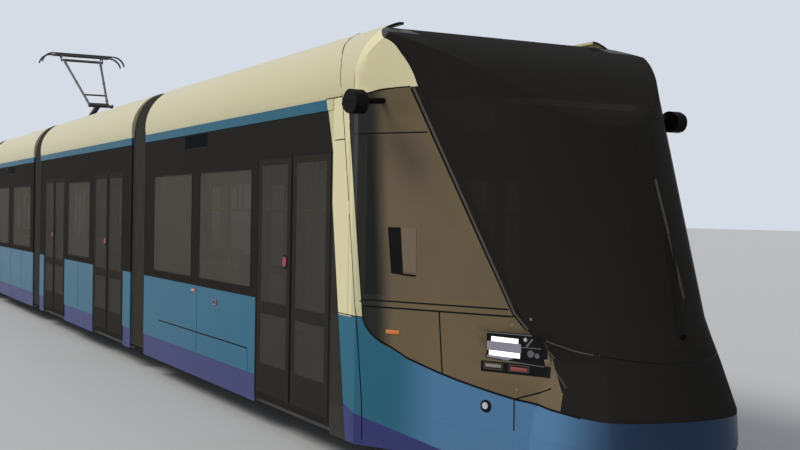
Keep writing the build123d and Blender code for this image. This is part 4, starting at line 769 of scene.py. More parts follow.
class Piece:
    """One new mesh, shaped by bmesh operators in the row frame."""

    def __init__(self) -> None:
        """Start with nothing."""
        self.shape = bmesh.new()

    def box(self, low: Point, high: Point, bevel: float = 0.0, segments: int = 2) -> None:
        """Add a box between two corners, with its edges rounded by bevel."""
        middle = (Vector(low) + Vector(high)) / 2
        size = Vector([abs(b - a) for a, b in zip(low, high)])
        self._block(Matrix.LocRotScale(middle, None, size), bevel, segments)

    def beam(self, start: Point, end: Point, facing: Point, width: float, thick: float,
             bevel: float = 0.0) -> None:
        """Add a flat bar from start to end that stands out along facing.

        Args:
            start: Middle of one end, on the surface.
            end: Middle of the other end, on the surface.
            facing: Way that the bar stands out.
            width: Size across the bar, along the surface.
            thick: Height above the surface; as much again is sunk into it.
            bevel: Rounding of its edges.
        """
        run = Vector(end) - Vector(start)
        along = run.normalized()
        out = Vector(facing).normalized()
        across = out.cross(along).normalized()
        turn = Matrix((along, across, out)).transposed().to_4x4()
        middle = (Vector(start) + Vector(end)) / 2
        size = Matrix.Diagonal((run.length, width, 2 * thick, 1))
        self._block(Matrix.Translation(middle) @ turn @ size, bevel, 2)

    def rod(self, start: Point, end: Point, radius: float, tip: float | None = None,
            sides: int = 20) -> None:
        """Add a round bar or a cone between two points."""
        run = Vector(end) - Vector(start)
        middle = (Vector(start) + Vector(end)) / 2
        matrix = Matrix.Translation(middle) @ run.to_track_quat("Z", "Y").to_matrix().to_4x4()
        bmesh.ops.create_cone(self.shape, cap_ends=True, cap_tris=False, segments=sides,
                              radius1=radius, radius2=radius if tip is None else tip,
                              depth=run.length, matrix=matrix)

    def plate(self, outline: Sequence[Point], push: Point) -> None:
        """Add a flat outline pushed along a direction."""
        self.raised([self.shape.faces.new([self.shape.verts.new(point) for point in outline])], push)

    def raised(self, faces: Sequence[bmesh.types.BMFace], push: Point) -> list[bmesh.types.BMVert]:
        """Extrude faces along a direction.

        Args:
            faces: Faces that are drawn out.
            push: Direction and distance.

        Returns:
            The new corners.
        """
        made = bmesh.ops.extrude_face_region(self.shape, geom=faces, use_keep_orig=True)
        moved = [item for item in made["geom"] if isinstance(item, bmesh.types.BMVert)]
        bmesh.ops.translate(self.shape, verts=moved, vec=Vector(push))
        return moved

    def turned(self, outline: Sequence[Point], centre: Point, axis: Point, steps: int = 32) -> None:
        """Add a solid of revolution from an open outline that starts and ends on the axis."""
        corners = [self.shape.verts.new(point) for point in outline]
        edges = [self.shape.edges.new(pair) for pair in zip(corners, corners[1:])]
        before = set(self.shape.verts)
        bmesh.ops.spin(self.shape, geom=corners + edges, cent=Vector(centre), axis=Vector(axis),
                       angle=math.tau, steps=steps, use_merge=True)
        made = corners + [vertex for vertex in self.shape.verts if vertex not in before]
        bmesh.ops.remove_doubles(self.shape, verts=made, dist=0.00001)

    def hoop(self, centre: Point, axis: Point, radius: float, wire: float, sides: int = 8,
             steps: int = 28) -> None:
        """Add a closed ring of round wire about an axis."""
        around = Vector(axis).normalized()
        outward = around.orthogonal().normalized()
        matrix = (Matrix.Translation(Vector(centre) + outward * radius)
                  @ outward.cross(around).to_track_quat("Z", "Y").to_matrix().to_4x4())
        made = bmesh.ops.create_circle(self.shape, cap_ends=False, segments=sides, radius=wire, matrix=matrix)
        rim = made["verts"]
        edges = list({edge for vertex in rim for edge in vertex.link_edges})
        bmesh.ops.spin(self.shape, geom=rim + edges, cent=Vector(centre), axis=around,
                       angle=math.tau, steps=steps, use_merge=True)

    def ring(self, middle: Point, facing: Point, width: float, height: float, rim: float,
             thick: float, corner: float) -> None:
        """Add an upright frame with rounded corners, such as a window seal.

        Args:
            middle: Middle of the frame, on the surface.
            facing: Level direction that the frame faces.
            width: Outer size along the surface.
            height: Outer size up the surface.
            rim: Width of the frame's own face.
            thick: Height above the surface.
            corner: Radius of the outer corners.
        """
        out = Vector(facing).normalized()
        along = Vector(UP).cross(out).normalized()
        points = []
        for across, up in ((-1, -1), (1, -1), (1, 1), (-1, 1)):
            points.append(Vector(middle) + along * across * width / 2 + Vector((0, 0, up * height / 2)))
        corners = [self.shape.verts.new(point) for point in points]
        self.shape.faces.new(corners)
        bmesh.ops.bevel(self.shape, geom=corners, offset=corner, offset_type="OFFSET", segments=4,
                        profile=0.5, affect="VERTICES", material=-1)
        near = [item for item in self.shape.faces
                if (item.calc_center_median() - Vector(middle)).length < 0.02]
        face = max(near, key=lambda item: item.calc_area())
        inner = bmesh.ops.inset_region(self.shape, faces=[face], thickness=rim, use_even_offset=True,
                                       use_boundary=True)
        bmesh.ops.delete(self.shape, geom=[face], context="FACES_ONLY")
        self.raised(inner["faces"], out * thick)

    def place(self, name: str, finish: Finish, body: str, slot: str, trailing: bool = False,
              smooth: float = 35.0) -> bpy.types.Object:
        """Make the object, on the leading half or mirrored to the trailing half.

        Args:
            name: The piece's name.
            finish: Its finish.
            body: The body that it rides on.
            slot: The record's material slot; not used.
            trailing: Whether to mirror it to the trailing half.
            smooth: Largest angle in degrees between faces that still look smooth.

        Returns:
            The new object.
        """
        thing = self.loose(name, finish, slot, trailing, smooth)
        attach(thing, body)
        return thing

    def fit(self, half: Half, name: str, finish: Finish, slot: str) -> None:
        """Make the object on a half's cab, under the cab's name."""
        self.place(f"{half.cab}_{name}", finish, half.cab, slot, half.trailing)

    def loose(self, name: str, finish: Finish, slot: str, trailing: bool = False,
              smooth: float = 35.0) -> bpy.types.Object:
        """Make the object without a body, as place does."""
        if trailing:
            bmesh.ops.scale(self.shape, vec=Vector((-1, 1, 1)), verts=self.shape.verts[:])
        bmesh.ops.recalc_face_normals(self.shape, faces=self.shape.faces[:])
        mesh = bpy.data.meshes.new(name)
        self.shape.to_mesh(mesh)
        self.shape.free()
        mesh.materials.append(finish.material())
        smooth_mesh(mesh, smooth)
        thing = show(name, mesh)
        LOG.info("built %s, %d faces", name, len(mesh.polygons))
        return thing

    def _block(self, matrix: Matrix, bevel: float, segments: int) -> None:
        """Add a cube under a matrix and round its edges."""
        made = bmesh.ops.create_cube(self.shape, size=1.0, matrix=matrix)
        if bevel > 0:
            edges = list({edge for vertex in made["verts"] for edge in vertex.link_edges})
            bmesh.ops.bevel(self.shape, geom=edges, offset=bevel, offset_type="OFFSET",
                            segments=segments, profile=0.5, affect="EDGES", material=-1,
                            clamp_overlap=True)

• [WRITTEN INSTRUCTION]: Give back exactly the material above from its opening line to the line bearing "self._block(Matrix.Translation(middle) @ turn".

• [TASK ANSWER]:
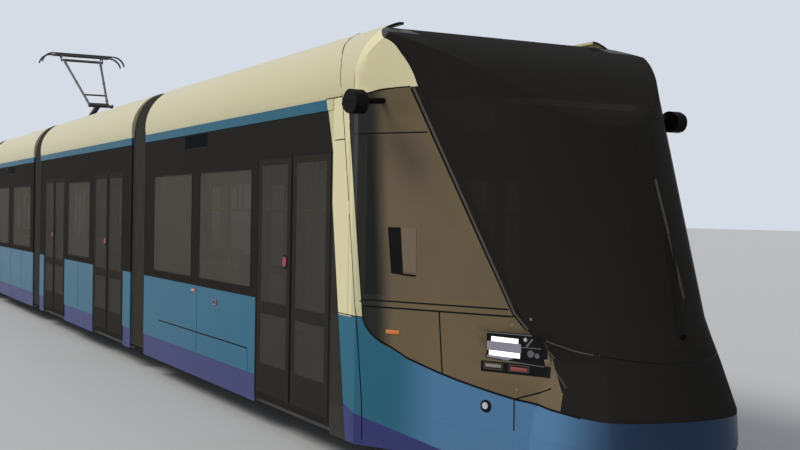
Keep writing the build123d and Blender code for this image. This is part 4, starting at line 769 of scene.py. More parts follow.
class Piece:
    """One new mesh, shaped by bmesh operators in the row frame."""

    def __init__(self) -> None:
        """Start with nothing."""
        self.shape = bmesh.new()

    def box(self, low: Point, high: Point, bevel: float = 0.0, segments: int = 2) -> None:
        """Add a box between two corners, with its edges rounded by bevel."""
        middle = (Vector(low) + Vector(high)) / 2
        size = Vector([abs(b - a) for a, b in zip(low, high)])
        self._block(Matrix.LocRotScale(middle, None, size), bevel, segments)

    def beam(self, start: Point, end: Point, facing: Point, width: float, thick: float,
             bevel: float = 0.0) -> None:
        """Add a flat bar from start to end that stands out along facing.

        Args:
            start: Middle of one end, on the surface.
            end: Middle of the other end, on the surface.
            facing: Way that the bar stands out.
            width: Size across the bar, along the surface.
            thick: Height above the surface; as much again is sunk into it.
            bevel: Rounding of its edges.
        """
        run = Vector(end) - Vector(start)
        along = run.normalized()
        out = Vector(facing).normalized()
        across = out.cross(along).normalized()
        turn = Matrix((along, across, out)).transposed().to_4x4()
        middle = (Vector(start) + Vector(end)) / 2
        size = Matrix.Diagonal((run.length, width, 2 * thick, 1))
        self._block(Matrix.Translation(middle) @ turn @ size, bevel, 2)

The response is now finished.